Goal of the exercise: The material below holds a span beginning at the line with "if is_clockwise and" and ending at the line with "obj.parent = empty". Quote that span exactly, both ends included, and only that span.

Information shown:
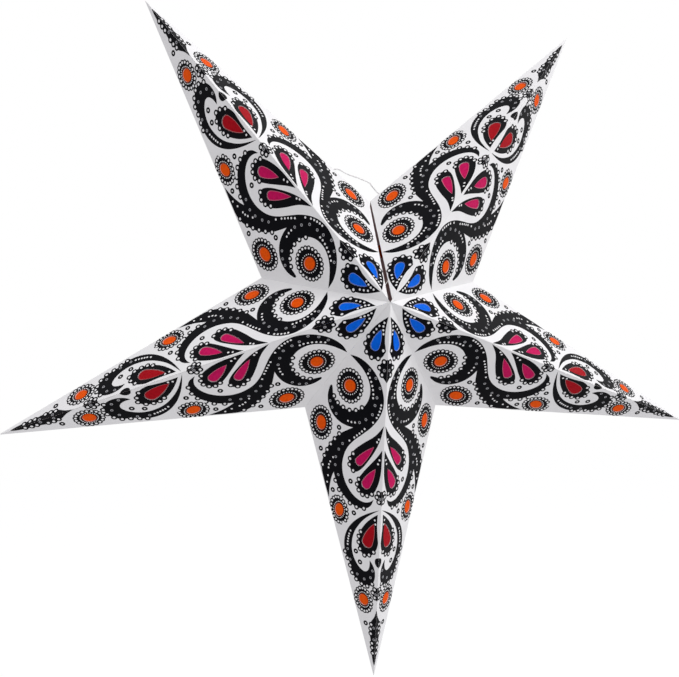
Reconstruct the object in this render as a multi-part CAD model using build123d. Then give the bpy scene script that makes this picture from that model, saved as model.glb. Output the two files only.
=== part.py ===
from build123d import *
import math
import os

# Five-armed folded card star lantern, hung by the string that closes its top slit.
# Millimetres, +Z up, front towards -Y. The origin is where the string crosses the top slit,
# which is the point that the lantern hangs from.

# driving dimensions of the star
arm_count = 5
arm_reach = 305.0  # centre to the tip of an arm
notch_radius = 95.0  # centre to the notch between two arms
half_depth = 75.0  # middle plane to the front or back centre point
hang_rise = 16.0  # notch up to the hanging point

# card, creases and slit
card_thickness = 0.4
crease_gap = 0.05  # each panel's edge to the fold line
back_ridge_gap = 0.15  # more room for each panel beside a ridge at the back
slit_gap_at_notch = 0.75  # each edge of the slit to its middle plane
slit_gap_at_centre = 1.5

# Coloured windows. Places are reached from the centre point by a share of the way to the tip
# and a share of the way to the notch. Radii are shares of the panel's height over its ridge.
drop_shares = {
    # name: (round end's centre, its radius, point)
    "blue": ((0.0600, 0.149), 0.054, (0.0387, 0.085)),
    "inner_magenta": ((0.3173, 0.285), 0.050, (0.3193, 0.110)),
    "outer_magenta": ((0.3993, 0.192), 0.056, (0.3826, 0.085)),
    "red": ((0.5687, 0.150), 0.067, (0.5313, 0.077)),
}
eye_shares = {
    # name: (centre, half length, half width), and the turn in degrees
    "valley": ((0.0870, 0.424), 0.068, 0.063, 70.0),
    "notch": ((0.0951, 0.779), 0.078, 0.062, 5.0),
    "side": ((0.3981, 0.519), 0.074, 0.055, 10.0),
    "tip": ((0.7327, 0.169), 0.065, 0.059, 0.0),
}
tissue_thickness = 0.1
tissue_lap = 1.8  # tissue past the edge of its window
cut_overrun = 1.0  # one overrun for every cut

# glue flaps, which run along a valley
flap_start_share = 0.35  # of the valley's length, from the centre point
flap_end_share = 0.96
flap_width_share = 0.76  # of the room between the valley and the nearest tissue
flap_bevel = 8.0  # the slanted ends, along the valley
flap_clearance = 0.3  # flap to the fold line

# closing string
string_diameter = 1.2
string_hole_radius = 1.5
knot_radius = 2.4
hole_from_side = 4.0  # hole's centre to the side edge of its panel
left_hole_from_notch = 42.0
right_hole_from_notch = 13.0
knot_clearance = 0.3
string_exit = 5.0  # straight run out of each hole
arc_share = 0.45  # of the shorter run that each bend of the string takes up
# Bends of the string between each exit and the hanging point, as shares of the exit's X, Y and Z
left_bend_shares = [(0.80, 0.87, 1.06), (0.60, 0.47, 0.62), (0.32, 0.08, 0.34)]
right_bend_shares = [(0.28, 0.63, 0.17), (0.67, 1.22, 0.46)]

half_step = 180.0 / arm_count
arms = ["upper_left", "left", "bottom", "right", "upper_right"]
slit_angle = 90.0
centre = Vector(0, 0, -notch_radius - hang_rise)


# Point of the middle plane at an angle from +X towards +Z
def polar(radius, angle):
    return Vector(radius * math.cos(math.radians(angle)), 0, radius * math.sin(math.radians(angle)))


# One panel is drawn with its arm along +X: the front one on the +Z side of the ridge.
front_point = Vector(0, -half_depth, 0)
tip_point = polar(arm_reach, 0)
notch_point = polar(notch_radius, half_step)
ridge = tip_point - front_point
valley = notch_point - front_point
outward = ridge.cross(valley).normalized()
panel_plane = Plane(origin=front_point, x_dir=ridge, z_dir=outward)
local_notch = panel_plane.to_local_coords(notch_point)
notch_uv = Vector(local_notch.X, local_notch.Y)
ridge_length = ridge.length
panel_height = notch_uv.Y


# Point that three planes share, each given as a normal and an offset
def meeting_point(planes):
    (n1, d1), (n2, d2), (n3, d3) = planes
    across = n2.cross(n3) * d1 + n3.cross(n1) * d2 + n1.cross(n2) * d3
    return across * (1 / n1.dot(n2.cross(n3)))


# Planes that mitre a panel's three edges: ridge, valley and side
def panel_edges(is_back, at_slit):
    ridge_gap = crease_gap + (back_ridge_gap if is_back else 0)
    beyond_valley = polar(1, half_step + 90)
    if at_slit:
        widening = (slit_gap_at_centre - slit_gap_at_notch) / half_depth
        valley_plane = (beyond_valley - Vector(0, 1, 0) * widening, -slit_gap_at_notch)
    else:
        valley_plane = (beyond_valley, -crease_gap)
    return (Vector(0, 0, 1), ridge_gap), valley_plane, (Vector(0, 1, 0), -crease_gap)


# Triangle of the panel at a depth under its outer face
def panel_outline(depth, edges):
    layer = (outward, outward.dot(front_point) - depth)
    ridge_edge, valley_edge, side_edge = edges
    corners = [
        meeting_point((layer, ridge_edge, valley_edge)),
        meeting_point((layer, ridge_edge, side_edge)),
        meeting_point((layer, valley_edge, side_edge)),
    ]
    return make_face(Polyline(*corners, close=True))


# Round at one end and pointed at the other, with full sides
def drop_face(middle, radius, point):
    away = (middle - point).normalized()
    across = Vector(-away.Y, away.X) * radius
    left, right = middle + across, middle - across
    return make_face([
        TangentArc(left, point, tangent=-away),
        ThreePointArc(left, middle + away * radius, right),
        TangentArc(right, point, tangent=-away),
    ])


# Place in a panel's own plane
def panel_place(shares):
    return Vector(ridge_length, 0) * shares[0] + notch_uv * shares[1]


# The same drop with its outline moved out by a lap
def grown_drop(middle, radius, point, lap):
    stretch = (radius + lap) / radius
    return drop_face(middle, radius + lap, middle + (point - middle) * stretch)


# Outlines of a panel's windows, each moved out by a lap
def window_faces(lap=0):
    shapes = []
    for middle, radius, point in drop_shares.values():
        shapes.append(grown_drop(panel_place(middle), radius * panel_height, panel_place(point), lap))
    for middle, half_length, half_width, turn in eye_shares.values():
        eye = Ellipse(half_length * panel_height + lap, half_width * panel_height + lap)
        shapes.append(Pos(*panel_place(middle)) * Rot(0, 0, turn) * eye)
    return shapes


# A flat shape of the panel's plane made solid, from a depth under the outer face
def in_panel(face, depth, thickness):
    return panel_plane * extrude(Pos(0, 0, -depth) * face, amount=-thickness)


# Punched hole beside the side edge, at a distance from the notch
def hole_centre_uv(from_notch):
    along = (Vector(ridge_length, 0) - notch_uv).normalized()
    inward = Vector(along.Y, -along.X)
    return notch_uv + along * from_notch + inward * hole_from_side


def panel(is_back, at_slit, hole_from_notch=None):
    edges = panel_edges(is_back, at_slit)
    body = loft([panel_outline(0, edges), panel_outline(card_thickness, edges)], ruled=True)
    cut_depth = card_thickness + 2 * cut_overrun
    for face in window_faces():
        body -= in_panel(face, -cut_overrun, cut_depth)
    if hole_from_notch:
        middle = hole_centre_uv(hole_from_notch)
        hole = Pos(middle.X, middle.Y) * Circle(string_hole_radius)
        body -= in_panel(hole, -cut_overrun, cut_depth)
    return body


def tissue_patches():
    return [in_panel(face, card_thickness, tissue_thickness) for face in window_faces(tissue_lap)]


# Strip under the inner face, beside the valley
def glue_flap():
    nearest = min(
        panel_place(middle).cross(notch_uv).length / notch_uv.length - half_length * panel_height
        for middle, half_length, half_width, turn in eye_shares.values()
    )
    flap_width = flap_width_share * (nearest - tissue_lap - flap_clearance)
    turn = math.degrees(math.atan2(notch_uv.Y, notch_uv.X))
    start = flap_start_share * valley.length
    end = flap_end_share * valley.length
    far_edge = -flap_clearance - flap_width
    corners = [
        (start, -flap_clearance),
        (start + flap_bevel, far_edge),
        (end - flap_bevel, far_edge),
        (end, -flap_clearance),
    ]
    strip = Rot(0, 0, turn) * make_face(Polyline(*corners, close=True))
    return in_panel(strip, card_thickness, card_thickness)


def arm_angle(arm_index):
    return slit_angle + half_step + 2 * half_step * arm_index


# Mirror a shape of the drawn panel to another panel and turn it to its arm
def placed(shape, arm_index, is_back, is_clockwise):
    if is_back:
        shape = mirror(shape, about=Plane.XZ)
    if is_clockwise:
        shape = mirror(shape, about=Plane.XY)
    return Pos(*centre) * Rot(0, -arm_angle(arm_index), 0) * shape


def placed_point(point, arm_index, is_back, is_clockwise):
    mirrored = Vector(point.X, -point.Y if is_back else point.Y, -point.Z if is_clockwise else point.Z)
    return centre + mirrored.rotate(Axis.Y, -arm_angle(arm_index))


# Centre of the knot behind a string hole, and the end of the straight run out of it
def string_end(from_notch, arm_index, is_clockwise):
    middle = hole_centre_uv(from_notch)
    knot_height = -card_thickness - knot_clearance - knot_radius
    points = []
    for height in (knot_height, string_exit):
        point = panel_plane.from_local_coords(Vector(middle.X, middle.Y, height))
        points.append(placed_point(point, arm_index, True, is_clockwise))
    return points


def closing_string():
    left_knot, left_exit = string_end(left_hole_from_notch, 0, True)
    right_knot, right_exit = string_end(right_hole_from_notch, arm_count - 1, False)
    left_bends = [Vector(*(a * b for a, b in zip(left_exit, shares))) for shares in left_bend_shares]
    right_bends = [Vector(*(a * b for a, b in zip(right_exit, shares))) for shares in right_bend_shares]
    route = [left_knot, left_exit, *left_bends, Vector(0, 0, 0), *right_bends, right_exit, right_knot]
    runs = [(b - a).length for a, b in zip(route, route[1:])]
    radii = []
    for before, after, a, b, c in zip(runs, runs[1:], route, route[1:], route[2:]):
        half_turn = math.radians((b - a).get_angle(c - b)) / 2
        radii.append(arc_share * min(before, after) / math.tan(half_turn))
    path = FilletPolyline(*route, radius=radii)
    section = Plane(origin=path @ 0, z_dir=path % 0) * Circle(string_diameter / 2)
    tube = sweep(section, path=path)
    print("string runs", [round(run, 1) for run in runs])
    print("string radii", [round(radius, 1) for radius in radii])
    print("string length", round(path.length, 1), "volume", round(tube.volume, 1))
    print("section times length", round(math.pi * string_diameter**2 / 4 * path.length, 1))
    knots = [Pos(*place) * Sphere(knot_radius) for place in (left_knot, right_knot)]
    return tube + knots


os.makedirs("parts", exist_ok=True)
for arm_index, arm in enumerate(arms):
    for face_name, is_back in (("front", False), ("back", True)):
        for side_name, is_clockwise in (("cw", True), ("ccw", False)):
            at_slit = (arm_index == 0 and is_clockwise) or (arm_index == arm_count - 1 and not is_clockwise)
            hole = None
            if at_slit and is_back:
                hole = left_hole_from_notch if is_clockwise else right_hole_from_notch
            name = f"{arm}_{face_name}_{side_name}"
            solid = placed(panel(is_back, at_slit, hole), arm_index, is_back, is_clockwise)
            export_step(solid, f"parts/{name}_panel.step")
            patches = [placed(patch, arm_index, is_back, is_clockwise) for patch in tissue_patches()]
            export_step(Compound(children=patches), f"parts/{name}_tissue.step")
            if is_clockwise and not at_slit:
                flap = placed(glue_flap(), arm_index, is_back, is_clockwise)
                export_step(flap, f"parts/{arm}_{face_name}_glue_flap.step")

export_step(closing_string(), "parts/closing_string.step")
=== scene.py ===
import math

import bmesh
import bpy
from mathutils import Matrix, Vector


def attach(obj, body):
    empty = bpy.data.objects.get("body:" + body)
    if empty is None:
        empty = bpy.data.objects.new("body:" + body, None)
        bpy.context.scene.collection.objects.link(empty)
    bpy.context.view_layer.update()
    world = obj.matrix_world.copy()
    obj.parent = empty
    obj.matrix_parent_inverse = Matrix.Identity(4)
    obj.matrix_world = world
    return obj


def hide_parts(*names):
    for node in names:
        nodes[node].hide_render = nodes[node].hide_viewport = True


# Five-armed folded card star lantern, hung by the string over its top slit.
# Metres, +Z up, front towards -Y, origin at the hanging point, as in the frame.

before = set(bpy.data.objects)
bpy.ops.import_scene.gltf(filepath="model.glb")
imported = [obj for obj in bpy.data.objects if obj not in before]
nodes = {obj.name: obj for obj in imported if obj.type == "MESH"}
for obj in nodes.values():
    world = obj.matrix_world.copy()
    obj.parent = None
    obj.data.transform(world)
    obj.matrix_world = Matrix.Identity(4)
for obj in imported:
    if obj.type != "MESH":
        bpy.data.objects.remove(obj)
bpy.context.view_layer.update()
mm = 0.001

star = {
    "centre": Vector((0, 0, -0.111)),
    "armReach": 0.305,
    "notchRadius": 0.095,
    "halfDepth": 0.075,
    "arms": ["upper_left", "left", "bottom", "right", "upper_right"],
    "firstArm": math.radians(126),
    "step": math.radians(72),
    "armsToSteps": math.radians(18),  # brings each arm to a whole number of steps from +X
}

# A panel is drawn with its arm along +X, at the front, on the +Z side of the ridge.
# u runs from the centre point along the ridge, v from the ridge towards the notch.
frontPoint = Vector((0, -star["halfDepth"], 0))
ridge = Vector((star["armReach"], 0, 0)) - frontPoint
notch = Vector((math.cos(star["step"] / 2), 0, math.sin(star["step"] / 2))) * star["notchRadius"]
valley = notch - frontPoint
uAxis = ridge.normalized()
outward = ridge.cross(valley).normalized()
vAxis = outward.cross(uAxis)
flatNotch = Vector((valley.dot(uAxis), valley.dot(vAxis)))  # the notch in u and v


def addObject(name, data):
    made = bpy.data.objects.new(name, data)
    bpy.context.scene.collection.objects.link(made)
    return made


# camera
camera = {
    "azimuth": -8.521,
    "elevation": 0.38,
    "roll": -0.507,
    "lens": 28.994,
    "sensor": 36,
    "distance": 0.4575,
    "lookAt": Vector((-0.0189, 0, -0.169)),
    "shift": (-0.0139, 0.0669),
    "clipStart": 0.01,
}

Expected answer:
            if is_clockwise and not at_slit:
                flap = placed(glue_flap(), arm_index, is_back, is_clockwise)
                export_step(flap, f"parts/{arm}_{face_name}_glue_flap.step")

export_step(closing_string(), "parts/closing_string.step")
=== scene.py ===
import math

import bmesh
import bpy
from mathutils import Matrix, Vector


def attach(obj, body):
    empty = bpy.data.objects.get("body:" + body)
    if empty is None:
        empty = bpy.data.objects.new("body:" + body, None)
        bpy.context.scene.collection.objects.link(empty)
    bpy.context.view_layer.update()
    world = obj.matrix_world.copy()
    obj.parent = empty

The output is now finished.